Do you have any tips regarding keeping threads in order when sleying 2 or more threads per dent?  I tend to get many crossed threads!

Madelyn van der Hoogt Oct 10, 2018 - 3 min read

Ask Madelyn: Sleying the reed Primary Image

Photo Credit: George Boe

Hi Madelyn, Do you have any tips regarding keeping threads in order when sleying 2 or more threads per dent? I tend to get many crossed threads! —Angela

Hi Angela!

There are essentially two ways and neither is pretty. But both are better than suffering through endless disentangling during beaming.

Transfer the cross (you need three lease sticks for this). Leave the original two lease sticks in the cross when you sley the reed. After the threads are sleyed, you will move the cross with lease sticks to the heddle side of the reed for threading. Put tension on the ends of the threads hanging from the reed and turn the lease stick that is just on the other side of the reed on edge to open a shed. Put a third lease stick in the shed opening on the heddle side of the reed. Remove the stick that made the shed and move the second lease stick up next to the reed. Again putting tension on the threads on the heddle side, open a shed with the second lease stick and stick the first lease stick in this opening on the heddle side of the reed. Remove the second original lease stick. Thread the heddles from the two lease sticks now in place.

The tricky part of this method is to get enough tension on the threads to make the opening through the reed. A helper really helps.
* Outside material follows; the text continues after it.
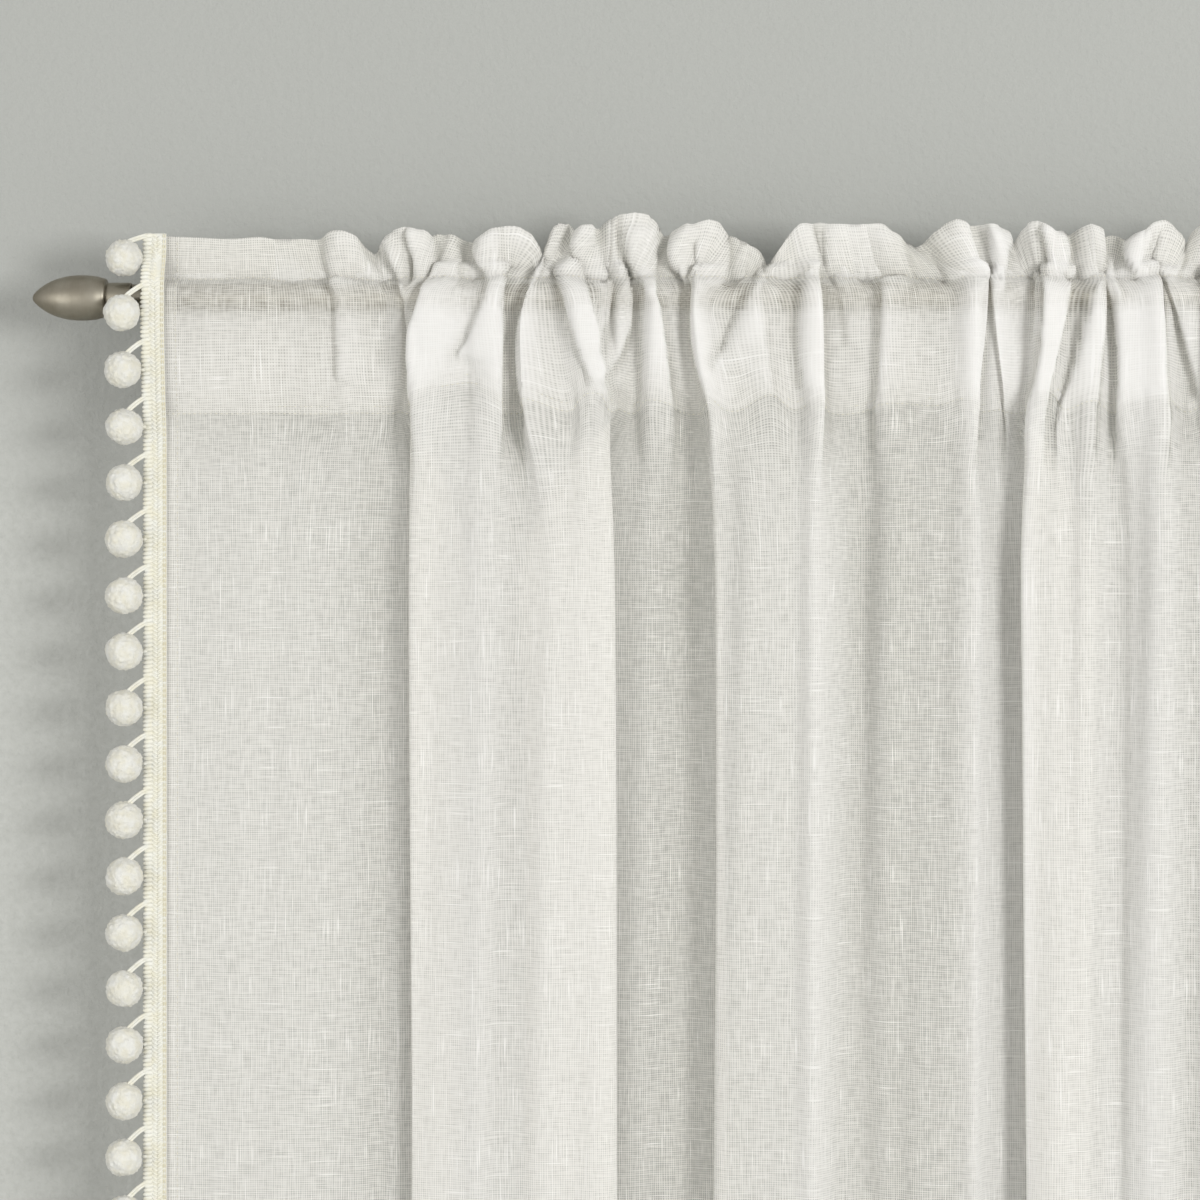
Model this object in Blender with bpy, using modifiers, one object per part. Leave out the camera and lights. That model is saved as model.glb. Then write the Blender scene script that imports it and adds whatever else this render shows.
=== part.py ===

Divide the reed into sections vertically. Tie a string (or strings) across the reed that separate it into divisions, as many as threads in each dent. Then when you sley, you put the first thread through the bottom section, the second through the next section (in the same dent), the third in the next, etc. Each dent will have threads in sections stacked on top of each other. When you thread, for each dent you take the bottom thread first, the thread in the second section next, etc.

The tricky part of this method is seeing where each thread is coming from.

On the whole, I prefer method 1 because the not-pretty part is over more quickly.